No. 45 – Champagne Châlons-Reims
- Position: Center
- League: LNB Pro A

Personal information
- Born: 10 December 1986 (age 38) Angers
- Nationality: French
- Listed height: 7 ft 1.43 in (2.17 m)
- Listed weight: 254 lb (115 kg)

Career information
- NBA draft: 2008: undrafted
- Playing career: 2004–present

Career history
- 2004–2010: Le Havre
- 2010–2011: Cholet
- 2011–2016: Strasbourg
- 2016–2017: Limoges
- 2017–present: Champagne Châlons-Reims

= Romain Duport =

French basketball player

Romain Duport (born 10 December 1986) is a French professional basketball player for Champagne Châlons-Reims Basket of the French League.

==Amateur career==
Born in Angers, France, Duport developed his basketball abilities through the Youth academies of Cholet Basket, Angers BC 49 and mainly STB Le Havre.

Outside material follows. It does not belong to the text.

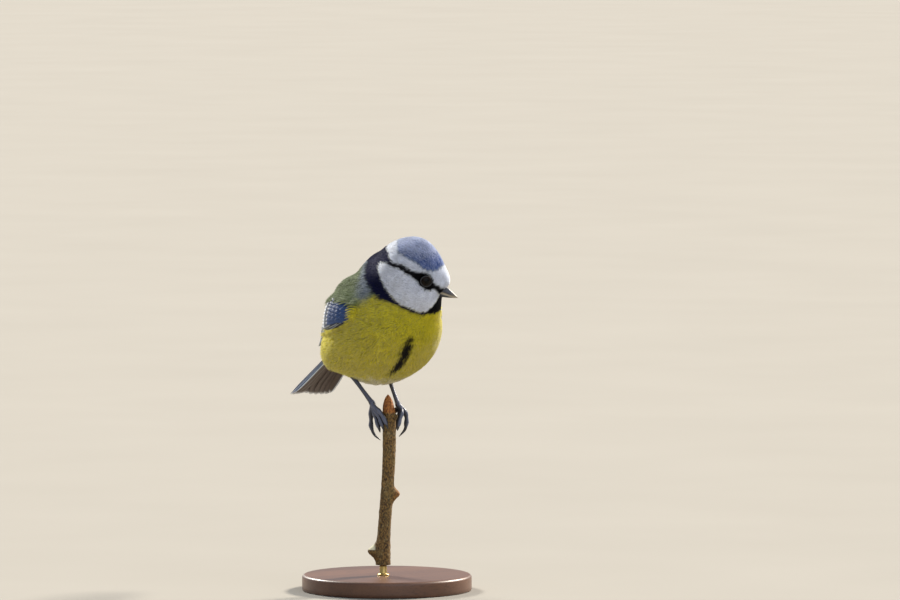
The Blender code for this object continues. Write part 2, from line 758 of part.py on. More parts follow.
def stand():
    x, y = twig_axis(TWIG_FOOT)
    edge = BASE_EDGE
    turned("stand_base", [
        (BASE_RADIUS - 0.6, 0.0), (BASE_RADIUS, 0.6), (BASE_RADIUS, BASE_HEIGHT - edge),
        (BASE_RADIUS - edge * 0.3, BASE_HEIGHT - edge * 0.3), (BASE_RADIUS - edge, BASE_HEIGHT),
    ])
    bottom, top = BASE_HEIGHT + GAP, TWIG_FOOT - GAP
    turned("stand_rod", [(ROD_RADIUS, bottom), (ROD_RADIUS, top)], sides=24, centre=(x, y))


# Materials

COLOURS = {
    "crown_plumage": ((0.30, 0.42, 0.62), 0.7, 0.0),
    "neck_plumage": ((0.03, 0.04, 0.10), 0.7, 0.0),
    "breast_plumage": ((0.62, 0.56, 0.08), 0.8, 0.0),
    "flight_feather": ((0.16, 0.24, 0.40), 0.55, 0.0),
    "tail_feather": ((0.16, 0.20, 0.30), 0.55, 0.0),
    "eye": ((0.012, 0.008, 0.006), 0.05, 0.0),
    "bill_horn": ((0.05, 0.05, 0.06), 0.35, 0.0),
    "leg_skin": ((0.07, 0.08, 0.12), 0.55, 0.0),
    "claw_horn": ((0.04, 0.04, 0.05), 0.35, 0.0),
    "bark": ((0.20, 0.14, 0.06), 0.85, 0.0),
    "stand_wood": ((0.10, 0.05, 0.025), 0.45, 0.0),
    "stand_metal": ((0.60, 0.48, 0.26), 0.3, 1.0),
}


def material_for(name):
    rules = (
        ("head", "crown_plumage"), ("neck", "neck_plumage"), ("torso", "breast_plumage"), ("wing", "flight_feather"),
        ("tail", "tail_feather"), ("eye", "eye"), ("bill", "bill_horn"), ("leg", "leg_skin"), ("foot", "leg_skin"),
        ("claw", "claw_horn"), ("twig", "bark"), ("stand_base", "stand_wood"), ("stand_rod", "stand_metal"),
    )
    return next(slot for start, slot in rules if name.startswith(start))


def paint():
    for obj in list(bpy.context.scene.objects):
        obj.data.shade_smooth()
        obj.data.set_sharp_from_angle(angle=math.radians(42))
        slot = material_for(obj.name)
        material = bpy.data.materials.get(slot) or bpy.data.materials.new(slot)
        material.use_nodes = True
        colour, roughness, metallic = COLOURS[slot]
        shader = material.node_tree.nodes["Principled BSDF"]
        shader.inputs["Base Color"].default_value = (*colour, 1.0)
        shader.inputs["Roughness"].default_value = roughness
        shader.inputs["Metallic"].default_value = metallic
        obj.data.materials.clear()
        obj.data.materials.append(material)


def main():
    for obj in list(bpy.data.objects):
        bpy.data.objects.remove(obj)
    cutter = body_mesh("cutter", TORSO_CENTRE, 72, 48, turn_x(-30), grow=GAP)
    torso = body_mesh("torso", TORSO_CENTRE, 40, 26, turn_x(-30))
    slice_off(torso, TORSO_CENTRE + NECK_AXIS * (NECK_CUTS[0] - GAP / 2), NECK_AXIS)
    middle = sum(NECK_CUTS) / 2
    neck = body_mesh("neck", TORSO_CENTRE + NECK_AXIS * middle, 36, 22, turn_x(-30))
    slice_off(neck, TORSO_CENTRE + NECK_AXIS * (NECK_CUTS[1] - GAP / 2), NECK_AXIS)
    slice_off(neck, TORSO_CENTRE + NECK_AXIS * (NECK_CUTS[0] + GAP / 2), -NECK_AXIS)
    head_and_eyes()
    bill(cutter)
    wing("wing_left", 1, cutter)
    wing("wing_right", -1, cutter)
    tail("tail", cutter)
    for side in ("right", "left"):
        start, top = foot_and_claws(side)
        leg(side, start, top, cutter)
    remove(cutter)
    twig("twig")
    stand()
    paint()


main()
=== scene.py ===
import math

import bmesh
import bpy
import numpy as np
from mathutils import Matrix, Vector


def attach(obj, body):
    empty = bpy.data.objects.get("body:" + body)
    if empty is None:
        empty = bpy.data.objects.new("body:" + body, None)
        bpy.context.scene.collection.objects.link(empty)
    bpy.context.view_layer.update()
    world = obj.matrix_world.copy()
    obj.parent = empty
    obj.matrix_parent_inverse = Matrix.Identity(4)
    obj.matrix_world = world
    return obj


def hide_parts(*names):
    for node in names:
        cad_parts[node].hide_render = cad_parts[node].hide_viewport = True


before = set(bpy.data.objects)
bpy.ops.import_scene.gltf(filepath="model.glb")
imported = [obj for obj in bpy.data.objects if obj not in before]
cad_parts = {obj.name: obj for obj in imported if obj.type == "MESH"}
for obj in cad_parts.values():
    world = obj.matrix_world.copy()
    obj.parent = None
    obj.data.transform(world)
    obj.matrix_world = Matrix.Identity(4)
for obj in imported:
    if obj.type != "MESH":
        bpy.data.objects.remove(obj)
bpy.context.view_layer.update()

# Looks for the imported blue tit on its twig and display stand.
# Lengths are millimetres until a mesh is made. The bird faces -Y and its left side is +X.

mm = 0.001
tau = 2 * math.pi
print("frame loaded")


# Small helpers: turning, smoothing, colours, nodes and meshes

def turnX(degrees):
    c, s = math.cos(math.radians(degrees)), math.sin(math.radians(degrees))
    return np.array([[1, 0, 0], [0, c, -s], [0, s, c]])


def turnY(degrees):
    c, s = math.cos(math.radians(degrees)), math.sin(math.radians(degrees))
    return np.array([[c, 0, s], [0, 1, 0], [-s, 0, c]])


def turnZ(degrees):
    c, s = math.cos(math.radians(degrees)), math.sin(math.radians(degrees))
    return np.array([[c, -s, 0], [s, c, 0], [0, 0, 1]])


def unit(v):
    v = np.asarray(v, float)
    return v / np.maximum(np.linalg.norm(v, axis=-1, keepdims=True), 1e-12)


def ease(value, start, end):
    share = np.clip((np.asarray(value, float) - start) / (end - start), 0.0, 1.0)
    return share * share * (3 - 2 * share)


def mottle(points, size, seed, waves=28):
    # smooth noise of about -1 to 1, from seeded plane waves of roughly that size in millimetres
    draw = np.random.default_rng(seed)
    ways = unit(draw.normal(size=(waves, 3))) * (tau / size) * draw.uniform(0.6, 1.5, (waves, 1))
    return np.cos(points @ ways.T + draw.uniform(0, tau, waves)).sum(axis=1) / math.sqrt(waves * 0.75)


def linear(code):
    levels = [int(code[k:k + 2], 16) / 255 for k in (1, 3, 5)]
    return tuple(v / 12.92 if v <= 0.04045 else ((v + 0.055) / 1.055) ** 2.4 for v in levels) + (1.0,)


def addNode(tree, kind, inputs=None, **settings):
    node = tree.nodes.new(kind)
    for name, value in settings.items():
        setattr(node, name, value)
    for key, value in (inputs or {}).items():
        if isinstance(value, bpy.types.NodeSocket):
            tree.links.new(value, node.inputs[key])
        else:
            node.inputs[key].default_value = value
    return node


def newMaterial(name, **settings):
    material = bpy.data.materials.new(name)
    material.use_nodes = True
    shader = material.node_tree.nodes["Principled BSDF"]
    for key, value in settings.items():
        shader.inputs[key.replace("_", " ")].default_value = value
    return material, material.node_tree, shader


def mixColours(tree, share, first, second):
    return addNode(tree, "ShaderNodeMix", {0: share, 6: first, 7: second}, data_type="RGBA").outputs[2]


def readMark(tree, name):
    return addNode(tree, "ShaderNodeAttribute", attribute_name=name).outputs["Fac"]


def objectPlace(tree):
    return addNode(tree, "ShaderNodeTexCoord").outputs["Object"]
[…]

With the Youth team of STB Le Havre, he won the French Pro A Youth team championship in 2007 and was named in the All French Pro A Youth First Team.

==Professional career==
Romain Duport started its professional debuts with Le Havre in the 2004–05 season making one appearance on the court. His minutes with the professional team slowly increased through the seasons up to 17 minutes in the 2009–2010 season. However, he suffered injuries and played only 9 games with Le Havre for his last season with the club. For the 2010–2011 season, he joined the 2010 French champion Cholet Basket. He was mainly selected due to its rare height (7'1) in French Pro A championship and to allow Cholet Basket to have a real Big Man in its roster to play against other centers of the Euroleague.

On 7 September 2016 Duport signed with Limoges CSP.